To Mr. Lynch and his colleagues, that was just fine. They saw Ms. Lilly as a steady, reliable donor and made a point of keeping her up to date about the organization’s activities, sending thank-you notes for her annual gifts and flowers on her birthday. But they never pushed for more.

“It’s always been important to make sure the organization is in front of those people, whether they’re wealthy or not,” says Mr. Lynch. “You’re not just asking for money all the time. It’s more important to update them on what the organization is doing.”

All Donors Matter

The veteran executive believes in keeping a nonprofit in the forefront of all its donors’ minds. He urges fundraisers to stop trying to focus on the wealthy and instead view all donors as partners and investors.

That approach continues to pay off. Americans for the Arts recently received a $3 million bequest from a former board member who led a local arts agency and was not known to be well-off. Had he focused on wealthy supporters, Mr. Lynch notes, he wouldn’t have maintained strong ties with this donor.

Ms. Lilly, who died in 2009, also made an unexpectedly large bequest to the Poetry Foundation — Eli Lilly stock worth around $150 million when she made the pledge in 2002, according to Henry Bienen, the foundation’s president. He says the health of most nonprofits depends on donors who make relatively modest but regular contributions over the years and only later bestow a big gift. That’s as it should be, he believes.

“I don’t think high pressure is a game we should be in, I really don’t,” he says. “Fundraisers need to understand the circumstances of a donor and take their cues from the person.”

As president of Northwestern University from 1995 to 2009, Mr. Bienen says he saw time and again how patience paid off.

In one case, a Northwestern football fan and sporadic donor gave $100,000 when the Wildcats played in the 1996 Rose Bowl, the university’s first bowl berth in nearly 50 years. Mr. Bienen decided to thank the donor personally, so he traveled to upstate New York, where the man lived in a modest rented home.
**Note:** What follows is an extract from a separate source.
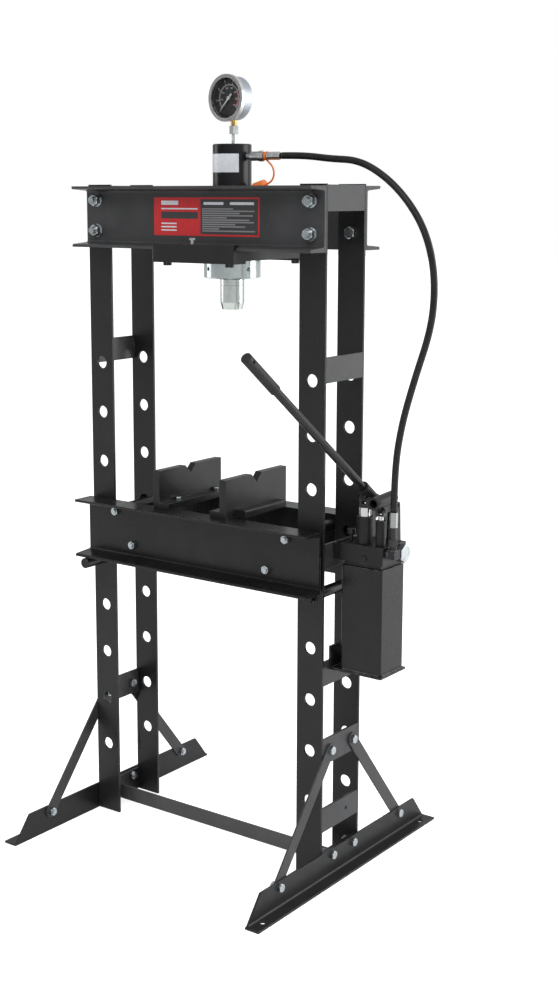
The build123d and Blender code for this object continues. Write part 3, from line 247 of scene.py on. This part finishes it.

“I was showing him all these photos of athletic facilities we wanted to build,” says Mr. Bienen. “He said, ‘Henry, put all those photos away. I’m not interested in giving to athletics. I’m gonna give you all my Pfizer stock.’”

The next day, the man gave the university 500,000 shares in the drug company that eventually became worth roughly $70 million.

Keep in Touch

Things like that don’t happen all the time, says Mr. Bienen, but when they do, it shows how important it is to treat infrequent donors with care and attention.

That is something Kea Spurrier, director of San Diego Zoo Global’s capital campaign, says all fundraisers should keep in mind.

“Look at every person as though they could make a transformational gift years in the future, even if they’re not that person who’s having a private meeting with the CEO every month,” she says.

She echoes Mr. Lynch’s belief that keeping donors at all levels engaged by communicating with them frequently pays off in the long run.

Ms. Spurrier recalls a regular zoo contributor who suffered significant losses in 2008 and ‘09 due to the financial crash and couldn’t maintain his giving. She continued to provide him with regular updates on the programs he had supported. When the donor’s finances recovered six years later, he resumed his regular backing and expressed appreciation for her staying in touch during his leaner times.

“These relationships take years, so fundraisers should always consider how the donor would feel if you suddenly stopped communicating with them,” Ms. Spurrier says. “Keeping that in mind can keep you out of trouble.”